Reputation: 25
I am going to read a csv file and send to json stream format.
One of the coulmn is in array format but in pandas dataframe it will return string format.
How cany I convert "attributes_changed" column from string array to normal array format?
Sample Code:
import json
import pandas as pd
sample = {"event_id": "dd9726c4-9c22-47b3-9a1b-fd6ecf494076", "event_type": "UPDATED", "attributes_changed": "[\'metadataStatus\', \'elements\']"}
df = pd.DataFrame(data=sample, index=[0])
df_with_seq_id = [(json.dumps(rec), idx) for (idx, rec) in df.to_dict(orient='index').items()]
Current Result
[('{"event_id": "dd9726c4-9c22-47b3-9a1b-fd6ecf494076", "event_type": "UPDATED", "attributes_changed": "['metadataStatus', 'elements']"}', 0)]
Expected Result (Removed double quotes)
[('{"event_id": "dd9726c4-9c22-47b3-9a1b-fd6ecf494076", "event_type": "UPDATED", "attributes_changed": ['metadataStatus', 'elements']}', 0)]
Upvotes: 0
Views: 1551
Reputation: 5324
You can simply apply eval
on column attributes_changed
to interpret the string values as an array:
import json
import pandas as pd
sample = {
"event_id": "dd9726c4-9c22-47b3-9a1b-fd6ecf494076",
"event_type": "UPDATED",
"attributes_changed": "['metadataStatus', 'elements']",
}
df = pd.DataFrame(data=sample, index=[0])

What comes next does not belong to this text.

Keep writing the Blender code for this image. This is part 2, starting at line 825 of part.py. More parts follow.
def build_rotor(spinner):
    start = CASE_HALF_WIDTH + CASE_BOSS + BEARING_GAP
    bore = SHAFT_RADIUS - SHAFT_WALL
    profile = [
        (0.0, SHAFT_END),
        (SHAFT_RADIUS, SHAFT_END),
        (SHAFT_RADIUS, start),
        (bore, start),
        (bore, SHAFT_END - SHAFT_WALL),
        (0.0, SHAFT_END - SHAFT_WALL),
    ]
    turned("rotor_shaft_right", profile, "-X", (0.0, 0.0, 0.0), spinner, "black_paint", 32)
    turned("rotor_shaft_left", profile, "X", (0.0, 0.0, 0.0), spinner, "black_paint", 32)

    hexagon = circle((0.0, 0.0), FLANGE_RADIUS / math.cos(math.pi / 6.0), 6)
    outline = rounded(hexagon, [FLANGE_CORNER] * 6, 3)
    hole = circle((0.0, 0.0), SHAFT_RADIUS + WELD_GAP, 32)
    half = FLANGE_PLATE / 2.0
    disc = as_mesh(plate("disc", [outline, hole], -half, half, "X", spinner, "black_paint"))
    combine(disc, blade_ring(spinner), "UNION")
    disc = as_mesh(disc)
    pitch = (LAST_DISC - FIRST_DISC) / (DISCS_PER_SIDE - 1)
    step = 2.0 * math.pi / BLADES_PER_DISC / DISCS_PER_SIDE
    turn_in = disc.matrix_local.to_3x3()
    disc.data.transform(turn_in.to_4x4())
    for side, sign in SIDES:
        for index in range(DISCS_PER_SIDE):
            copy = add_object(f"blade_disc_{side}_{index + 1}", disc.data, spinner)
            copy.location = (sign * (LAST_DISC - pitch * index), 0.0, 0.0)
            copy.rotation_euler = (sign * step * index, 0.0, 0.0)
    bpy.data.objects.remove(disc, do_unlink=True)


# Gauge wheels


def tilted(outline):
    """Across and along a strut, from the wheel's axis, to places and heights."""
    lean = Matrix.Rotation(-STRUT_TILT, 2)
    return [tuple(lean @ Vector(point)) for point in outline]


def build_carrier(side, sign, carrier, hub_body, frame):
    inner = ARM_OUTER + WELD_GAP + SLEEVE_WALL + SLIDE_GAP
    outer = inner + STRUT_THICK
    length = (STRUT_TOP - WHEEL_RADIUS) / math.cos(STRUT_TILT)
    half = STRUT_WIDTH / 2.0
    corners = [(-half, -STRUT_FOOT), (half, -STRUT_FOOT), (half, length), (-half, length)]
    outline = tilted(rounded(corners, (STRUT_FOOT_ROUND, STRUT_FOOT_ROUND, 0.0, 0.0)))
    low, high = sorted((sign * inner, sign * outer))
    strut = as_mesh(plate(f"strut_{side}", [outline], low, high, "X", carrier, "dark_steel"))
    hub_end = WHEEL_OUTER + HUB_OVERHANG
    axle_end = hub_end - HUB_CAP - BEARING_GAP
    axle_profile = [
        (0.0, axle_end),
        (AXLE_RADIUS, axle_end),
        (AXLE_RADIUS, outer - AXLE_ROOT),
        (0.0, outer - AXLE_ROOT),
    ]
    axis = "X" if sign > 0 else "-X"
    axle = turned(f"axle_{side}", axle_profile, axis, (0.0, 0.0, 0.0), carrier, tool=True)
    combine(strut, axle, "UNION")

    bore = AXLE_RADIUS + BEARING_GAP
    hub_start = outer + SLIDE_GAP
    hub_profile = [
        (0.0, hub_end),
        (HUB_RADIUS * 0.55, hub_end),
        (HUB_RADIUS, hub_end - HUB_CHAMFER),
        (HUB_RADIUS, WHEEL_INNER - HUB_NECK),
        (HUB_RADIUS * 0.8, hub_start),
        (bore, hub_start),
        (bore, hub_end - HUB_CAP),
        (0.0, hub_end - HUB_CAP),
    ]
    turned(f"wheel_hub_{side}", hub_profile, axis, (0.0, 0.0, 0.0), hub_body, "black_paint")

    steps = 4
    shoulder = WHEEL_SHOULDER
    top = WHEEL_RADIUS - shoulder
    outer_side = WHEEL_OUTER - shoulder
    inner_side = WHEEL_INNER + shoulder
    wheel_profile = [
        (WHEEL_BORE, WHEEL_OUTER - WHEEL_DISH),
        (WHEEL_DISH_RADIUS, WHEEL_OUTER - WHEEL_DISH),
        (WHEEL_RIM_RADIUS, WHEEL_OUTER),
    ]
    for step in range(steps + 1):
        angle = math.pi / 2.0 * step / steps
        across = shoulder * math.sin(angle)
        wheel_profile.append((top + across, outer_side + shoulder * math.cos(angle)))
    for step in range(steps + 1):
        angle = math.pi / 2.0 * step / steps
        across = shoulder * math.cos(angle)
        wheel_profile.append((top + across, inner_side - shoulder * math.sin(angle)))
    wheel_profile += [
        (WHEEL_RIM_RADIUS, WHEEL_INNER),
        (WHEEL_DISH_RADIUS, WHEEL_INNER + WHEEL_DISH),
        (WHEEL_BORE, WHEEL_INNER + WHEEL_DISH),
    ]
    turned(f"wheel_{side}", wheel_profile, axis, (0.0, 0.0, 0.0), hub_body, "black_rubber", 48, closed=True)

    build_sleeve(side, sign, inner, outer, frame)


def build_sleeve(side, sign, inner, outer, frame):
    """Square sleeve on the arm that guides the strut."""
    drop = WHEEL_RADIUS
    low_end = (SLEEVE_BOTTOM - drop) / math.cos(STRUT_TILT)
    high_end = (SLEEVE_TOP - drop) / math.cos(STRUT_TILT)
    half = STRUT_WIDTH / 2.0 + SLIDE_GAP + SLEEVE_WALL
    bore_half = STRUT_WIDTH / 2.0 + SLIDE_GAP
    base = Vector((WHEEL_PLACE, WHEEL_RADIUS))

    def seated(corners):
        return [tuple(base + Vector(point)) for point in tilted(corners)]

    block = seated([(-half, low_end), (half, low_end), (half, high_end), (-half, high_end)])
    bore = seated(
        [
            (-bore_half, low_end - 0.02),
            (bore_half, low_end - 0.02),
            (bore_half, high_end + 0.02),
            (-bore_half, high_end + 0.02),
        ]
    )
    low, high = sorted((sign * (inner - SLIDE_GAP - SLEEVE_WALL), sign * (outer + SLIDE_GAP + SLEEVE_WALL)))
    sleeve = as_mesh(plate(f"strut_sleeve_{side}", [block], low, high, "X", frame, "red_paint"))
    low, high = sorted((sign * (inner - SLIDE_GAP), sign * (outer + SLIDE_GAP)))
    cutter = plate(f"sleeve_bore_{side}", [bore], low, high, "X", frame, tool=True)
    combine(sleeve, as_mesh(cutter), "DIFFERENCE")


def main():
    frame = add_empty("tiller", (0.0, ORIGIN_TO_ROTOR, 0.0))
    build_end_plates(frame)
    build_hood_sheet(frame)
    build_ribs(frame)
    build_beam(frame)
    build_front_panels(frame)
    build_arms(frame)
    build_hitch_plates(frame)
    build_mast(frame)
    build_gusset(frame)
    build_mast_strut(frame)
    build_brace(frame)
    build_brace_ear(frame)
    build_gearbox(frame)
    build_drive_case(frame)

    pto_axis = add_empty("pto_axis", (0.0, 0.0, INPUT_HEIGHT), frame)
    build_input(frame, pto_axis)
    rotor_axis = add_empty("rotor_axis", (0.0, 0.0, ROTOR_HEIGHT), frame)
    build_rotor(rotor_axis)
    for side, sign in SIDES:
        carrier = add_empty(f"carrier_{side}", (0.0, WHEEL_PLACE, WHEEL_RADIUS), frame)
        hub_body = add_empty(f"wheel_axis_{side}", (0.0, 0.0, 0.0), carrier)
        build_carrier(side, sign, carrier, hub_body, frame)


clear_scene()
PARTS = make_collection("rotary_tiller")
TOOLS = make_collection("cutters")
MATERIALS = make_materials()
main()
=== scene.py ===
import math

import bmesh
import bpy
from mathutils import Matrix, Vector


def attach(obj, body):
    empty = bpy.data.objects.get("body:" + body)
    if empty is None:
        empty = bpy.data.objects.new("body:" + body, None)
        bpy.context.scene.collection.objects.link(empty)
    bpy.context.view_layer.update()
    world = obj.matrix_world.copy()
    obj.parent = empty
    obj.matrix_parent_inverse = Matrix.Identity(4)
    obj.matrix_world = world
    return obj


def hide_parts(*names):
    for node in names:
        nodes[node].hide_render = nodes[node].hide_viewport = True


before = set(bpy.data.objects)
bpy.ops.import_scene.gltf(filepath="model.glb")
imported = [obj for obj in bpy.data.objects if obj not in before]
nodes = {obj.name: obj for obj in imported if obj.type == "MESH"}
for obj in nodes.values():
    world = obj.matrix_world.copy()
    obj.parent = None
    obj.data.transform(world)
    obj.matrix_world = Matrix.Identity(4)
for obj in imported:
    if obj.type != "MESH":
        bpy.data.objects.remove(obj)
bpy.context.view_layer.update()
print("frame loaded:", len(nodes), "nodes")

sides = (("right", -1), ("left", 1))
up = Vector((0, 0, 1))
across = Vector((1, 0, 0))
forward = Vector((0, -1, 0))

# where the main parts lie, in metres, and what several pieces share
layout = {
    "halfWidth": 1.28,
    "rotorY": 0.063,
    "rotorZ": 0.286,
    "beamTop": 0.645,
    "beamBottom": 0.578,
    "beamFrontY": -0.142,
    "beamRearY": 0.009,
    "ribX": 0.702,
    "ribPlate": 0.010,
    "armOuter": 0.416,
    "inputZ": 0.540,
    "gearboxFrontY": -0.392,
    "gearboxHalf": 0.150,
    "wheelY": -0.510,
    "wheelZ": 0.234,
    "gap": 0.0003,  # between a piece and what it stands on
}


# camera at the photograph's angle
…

df["attributes_changed"] = df["attributes_changed"].apply(eval)
df_with_seq_id = [
(json.dumps(rec), idx) for (idx, rec) in df.to_dict(orient="index").items()
]
This produce the following array:
[('{"event_id": "dd9726c4-9c22-47b3-9a1b-fd6ecf494076", "event_type": "UPDATED", "attributes_changed": ["metadataStatus", "elements"]}',
0)]
Upvotes: 2